Oct 12, 1994

Dear Cindy,

So much I wanted to remember with words—steep slanted cable car ride up Petrin, heavy smell of paint in the car, two kids each wearing one roller skate blowing bubbles watching the ascent, old man with cane and no uppers nudging me to look at what on a clear day must be a spectacular view; alas, clear days here are a rarity.

Many days ago I got lost while running, ended up doing 7 instead of 2 miles and as a result could not talk for 3 days. The roses are just about dead on their stems in Petrin though the leaves are still green.

top: Dave on a visit in May '95. We shared some smokes
and rode the rollercoaster at Vystevyste.

It was the first clean air I’ve breathed since daytrip to Hradistko with Great Aunt Vera, 83, who tripped on a vine on the way to pick apples; she was peeved when I mixed windfall and freshpicked. Today on Petrin all the steep winding arched-over paths I walked were dripping wet though I don’t recall it raining. The intact remains of the city’s 600-yr-old mostly fallen wall looked flimsy from the observation tower, a one-fifth scale replica of Eiffel built in 1891.


A line of Skodas. Who says the Soviets didn't offer variety?
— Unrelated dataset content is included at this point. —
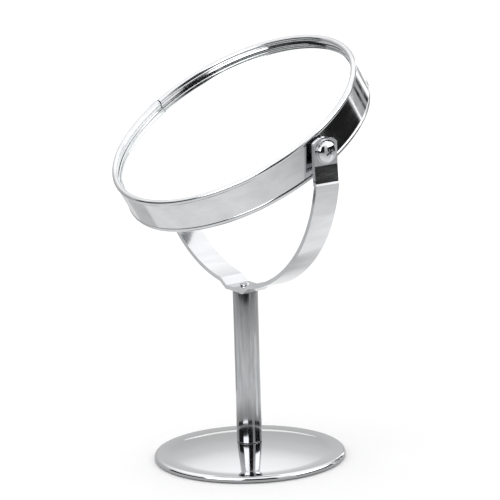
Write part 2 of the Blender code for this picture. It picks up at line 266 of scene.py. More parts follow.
def close_surface():
    """Merges seams and poles, then turns every face outwards."""
    bpy.ops.mesh.select_all(action="SELECT")
    bpy.ops.mesh.remove_doubles(threshold=WELD)
    bpy.ops.mesh.normals_make_consistent(inside=False)


def turn_section(name, section, steps, gap=0.0, closed=True):
    """Turns an outline of (radius, height) points about Z. A gap leaves the ring open at -X."""
    points = [(radius, 0, height) for radius, height in section]
    if closed:
        points.append(points[0])
    piece = draw_line(name, points)
    bpy.ops.mesh.select_all(action="SELECT")
    bpy.ops.mesh.remove_doubles(threshold=WELD)
    if gap:
        bpy.ops.mesh.edge_face_add()
    bpy.ops.mesh.spin(
        steps=steps, angle=math.tau - gap, use_auto_merge=not gap, center=(0, 0, 0), axis=(0, 0, 1)
    )
    close_surface()
    finish_edit()
    if gap:
        place(piece, Matrix.Rotation(math.pi + gap / 2, 4, "Z"))
    return piece


def place(piece, matrix):
    """Moves the piece and leaves its object at the origin, with its place in its mesh."""
    make_active(piece)
    piece.matrix_world = matrix @ piece.matrix_world
    bpy.context.view_layer.update()
    bpy.ops.object.transform_apply(location=True, rotation=True, scale=True)


def apply_modifier(piece, kind, **settings):
    make_active(piece)
    modifier = piece.modifiers.new(kind.lower(), kind)
    for name, value in settings.items():
        setattr(modifier, name, value)
    bpy.ops.object.modifier_apply(modifier=modifier.name)


def cut_with(piece, cutter):
    """Cuts the piece with another object, which is then removed."""
    apply_modifier(piece, "BOOLEAN", object=cutter, operation="DIFFERENCE", solver="EXACT")
    bpy.data.objects.remove(cutter, do_unlink=True)


def add_drill(radius, depth, location, rotation=(0, 0, 0), sides=64):
    """A cutter for a round hole, long enough to pass through the piece at both ends."""
    deselect_all()
    bpy.ops.mesh.primitive_cylinder_add(
        vertices=sides, radius=radius, depth=depth, location=location, rotation=rotation
    )
    drill = bpy.context.active_object
    bpy.ops.object.transform_apply(location=True, rotation=True, scale=True)
    return drill


def round_edges(piece, width, segments=2, angle=40):
    apply_modifier(
        piece, "BEVEL", width=width, segments=segments, limit_method="ANGLE",
        angle_limit=math.radians(angle), harden_normals=False, miter_outer="MITER_ARC",
    )


def smooth(piece, angle=30):
    make_active(piece)
    bpy.ops.object.shade_smooth_by_angle(angle=math.radians(angle))


def hand_over(piece, body, node, material):
    """Gives a finished piece its material and its body, and hides the node that it stands for."""
    piece.data.materials.clear()
    piece.data.materials.append(bpy.data.materials[material])
    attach(piece, body)
    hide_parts(node)


def head_place(sizes):
    return Matrix.Translation(PIVOT) @ Matrix.Rotation(sizes.head_tilt, 4, "X")


# Materials

def add_node(tree, kind, settings=None, values=None, links=None):
    """Adds a node, sets it up and links the named inputs to other nodes' outputs."""
    node = tree.nodes.new(kind)
    for name, value in (settings or {}).items():
        setattr(node, name, value)
    for socket, value in (values or {}).items():
        node.inputs[socket].default_value = value
    for socket, source in (links or {}).items():
        tree.links.new(source, node.inputs[socket])
    return node


def new_material(name, values):
    """Makes a material with a Principled shader whose sockets hold these values."""
    material = bpy.data.materials.new(name)
    material.use_nodes = True
    tree = material.node_tree
    shader = tree.nodes["Principled BSDF"]
    for socket, value in values.items():
        shader.inputs[socket].default_value = value
    return tree, shader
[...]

     Every word I read & understand in my daily travels smacks of special satisfaction: caution - driveway; close door; push/pull; exit; please make sure you close elevator door. Yesterday I had to walk all the way upstairs due to my not properly latching shut the elevator. I think the skinhead who lives across the hall wrote the elevator note; I seem to recall his latenight lumbering footsteps & wheezing breath. Last week, Jrcinka—who bakes my gifts of plums and walnuts into delicious warm-from-oven pastries she shares with me—showed me a note on his door from his loan shark saying that if he didn’t come up with the 7,000 crowns he was a dead man by the end of the week. Foreign intrigue.